Выбрать главу

Вот ведь что получается: ранее я сказал, мол, ты делал то, что умели другие учителя. То, да не так, по-своему, ну, как, скажем, не повторяет талантливый художник сотоварищей; ты не просто учил, а словно бы творил жизнь вокруг нас, и уже эта жизнь учила, воспитывала наши чувства, мысли.

Особенно запомнилось: всем классом собирали детекторный радиоприемник, и когда наконец, сквозь свисты, хрипы, трески эфира, он уловил позывные Москвы, мы закричали: «Ура Аверьяну Ивановичу!» Ты приехал к нам из Москвы, мы впервые с твоей помощью услышали голос Москвы, ты так много о ней рассказывал — и все это, ты и Москва, соединилось для нас в нечто общее. Мы уже не представляли нашу столицу без тебя, да и сейчас я вижу ее только с тобой: ты в ней, а она в тебе — были, есть, будете.

И ко всему — от тебя, Аверьян, исходил… как бы точнее сказать… легонький страх, что ли? Но особенный, притягательный. Мы и побаивались и жалели тебя: твои родители были «врагами народа». Это узнали мы, конечно, от взрослых, да такое тогда и не утаивалось: и в нашей глуши, случалось, арестовывали «шпионов». Раз причалила баржа, на ней везли в деревянных клетках двух «вредителей», голодных, одичало заросших бородами, со связанными руками; женщины плакали от жалости, пытались накормить несчастных, но их грозно прогонял конвоир с берданкой и кобурой на боку, говоря: «Не положено!» Как видишь, был этот страх и до тебя, Аверьян, страх беззащитности, даже обреченности, когда любой мог оказаться «врагом», а тут ты, сын репрессированных, учитель наш… Но никто, помнится, в поселке не попрекнул тебя твоими родителями, более того — директор школы Пелагея Николаевна Охлопкова встречу праздничную. тебе подготовила, когда ты приехал к нам (наверняка ведь знала заранее твою биографию), и потом ты числился у нее в самых лучших. Так уж повелось на Руси — соболезновать страдающим. К тому же люди, если не считать оголтелых службистов, или не верили, или очень сомневались, что возможно такое вот повсеместное вредительство.

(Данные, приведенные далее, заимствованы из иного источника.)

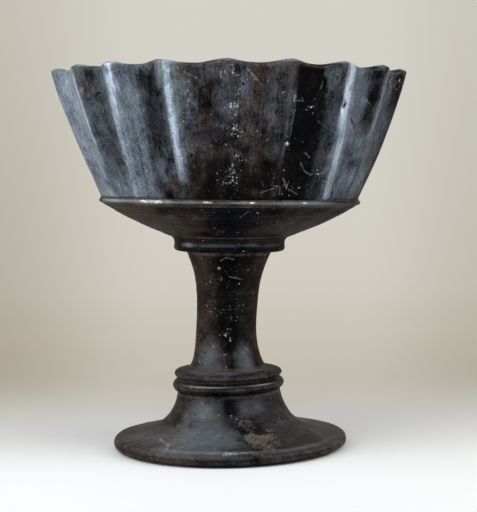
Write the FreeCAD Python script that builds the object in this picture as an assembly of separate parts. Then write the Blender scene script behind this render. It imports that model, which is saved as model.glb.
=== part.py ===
import FreeCAD, Part
import math
import os

# Stemmed cup in black burnished clay, built the way a potter builds it: thrown and
# moulded pieces, luted one on another while leather hard. Millimetres, +Z up, origin
# in the middle of the ring that the foot rests on.

# Foot, a hollow trumpet with a thick brim
brim_radius = 52.4
brim_bulge_height = 2.8
brim_rest_setback = 4.8
brim_arris_setback = 1.4
brim_arris_height = 5.3
rest_width = 4.1
foot_height = 25.6
neck_ledge = 5.5
neck_wall = 7.0

# Stem, a hollow column with a spigot below and a flat seat above
stem_base_radius = 17.4
stem_waist_radius = 13.5
stem_head_spread = 1.6
stem_wall = 5.6
stem_waist_height = 57.0
spigot_wall = 4.0
spigot_length = 4.0
stem_sleeve_height = 9.9
stem_head_height = 88.2

# Two rings round the stem's base; each reach is from the stem's own radius
lower_ring_reach = 7.65
lower_ring_height = 5.9
ring_groove_reach = 5.1
upper_ring_reach = 6.75
upper_ring_shoulder_reach = 5.9
upper_ring_height = 4.4
lower_ring_tip_share = 0.56
upper_ring_tip_share = 0.48
upper_ring_shoulder_share = 0.73

# Collar under the bowl
collar_reach = 5.9
collar_height = 6.3
collar_edge_round = 1.7
collar_flare_reach = 1.3
collar_flare_height = 2.1

# Dish, the bowl's shallow floor
dish_rise = 14.9
dish_edge_radius = 57.0
floor_thickness = 6.2
rebate_width = 2.4

# Cordon round the dish's edge
cordon_reach = 1.2
cordon_height = 2.6
cordon_tip_share = 0.3

# Fluted wall with its scalloped lip
flute_count = 19
wall_height = 56.0
wall_step = 0.4
wall_base_thickness = 5.5
wall_middle_bulge = 1.7
wall_middle_thickness = 3.9
wall_middle_share = 0.46
lip_crest_radius = 79.6
lip_thickness = 3.0
lip_bevel = 1.2
lip_scallop = 1.4
flute_depth = 3.9
arris_drop = 0.8
arris_share = 0.11

# Luting: slip beds between seats, and the gap left round a sleeve or a spigot
slip_thickness = 0.4
luting_gap = 0.1
key_depth = 0.6
key_width = 1.0

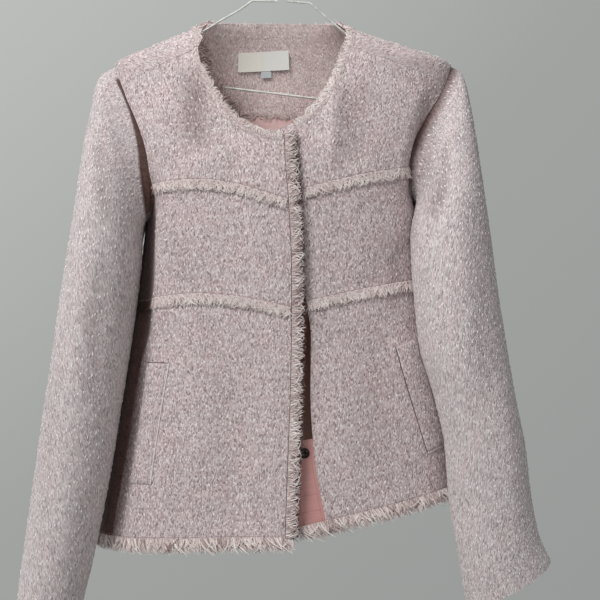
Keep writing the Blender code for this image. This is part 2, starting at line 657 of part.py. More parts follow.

Потому-то легонький страх, исходивший от тебя, был для нас особенным, притягательным. Сейчас я думаю: мученический ореол немало возвысил в нашем воображении нашего учителя. Понятно, об этом ты с нами не говорил, а мы тебя не спрашивали, как о чем-то запретном, тайном для всех нас. И объединяющем.

Не вспомню теперь, кто из учеников спросил тебя: «Аверьян Иванович, кем были ваши родители?» Ты ответил: «Учителями. — Подумал немного, прибавил: — И их родители учителями. — Снова помолчал, потом чуть взмахнул рукой, с мгновенной улыбкой договорил: — И так в глубь истории… мой пра, пра, пра был преподавателем Славяно-Греко-Латинской Академии еще при Петре Первом».

Многое ты дал нам. Но самым серьезным было — я это понял годы спустя — твои уроки «Мы говорим». Один час в неделю свободного разговора. Каждый мог задать любой вопрос учителю, другим ученикам, рассказать, что интересного он узнал, увидел за минувшую неделю, пожаловаться открыто на обидчика, прочитать собственное стихотворение, представить в образах (проиграть) какую-либо сценку из жизни.